The Company defines adjusted EBITDA as earnings before interest, taxes, non-cash charges and finance costs. For a detailed reconciliation of net income to adjusted EBITDA, please refer to page 12 of management's discussion and analysis of the Company's financial statements for the third quarter of 2014.
Equivalent gold ounces produced is calculated by adding to gold ounces produced, the antimony tonnes produced times the average antimony price in the period divided by the average gold price in the period. The total cash operating cost associated with the production of these equivalent ounces produced in the period is then divided by the equivalent gold ounces produced to yield the cash cost per equivalent ounce produced. The cash cost excludes royalty expenses. Values for 2013 have been re‐calculated accordingly. Site all-in costs include total cash operating costs, royalty expense, depletion, depreciation, accretion and write-off of exploration and evaluation.
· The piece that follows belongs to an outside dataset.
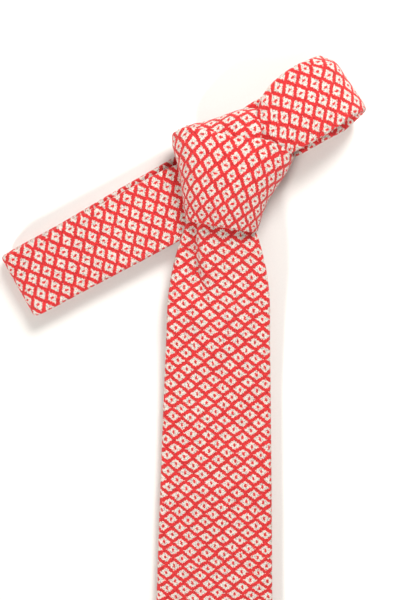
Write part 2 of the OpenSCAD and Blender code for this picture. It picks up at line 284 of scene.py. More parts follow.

The site all-in cost is then divided by the equivalent gold ounces produced to yield the site all-in cost per equivalent ounce produced.
The cash cost per silver ounce produced net of gold byproduct credit is calculated by deducting the gold credit (which equals ounces gold produced times the realized gold price in the period) from the cash operating costs in the period and dividing the resultant number by the silver ounces produced in the period. The cash cost excludes royalty expenses. The site all-in cost per silver ounce produced net of gold byproduct credit is calculated by adding royalty expenses, depletion, depreciation, accretion and write-off of exploration and evaluation to the cash cost net of gold byproduct credit dividing the resultant number by the silver ounces produced in the period.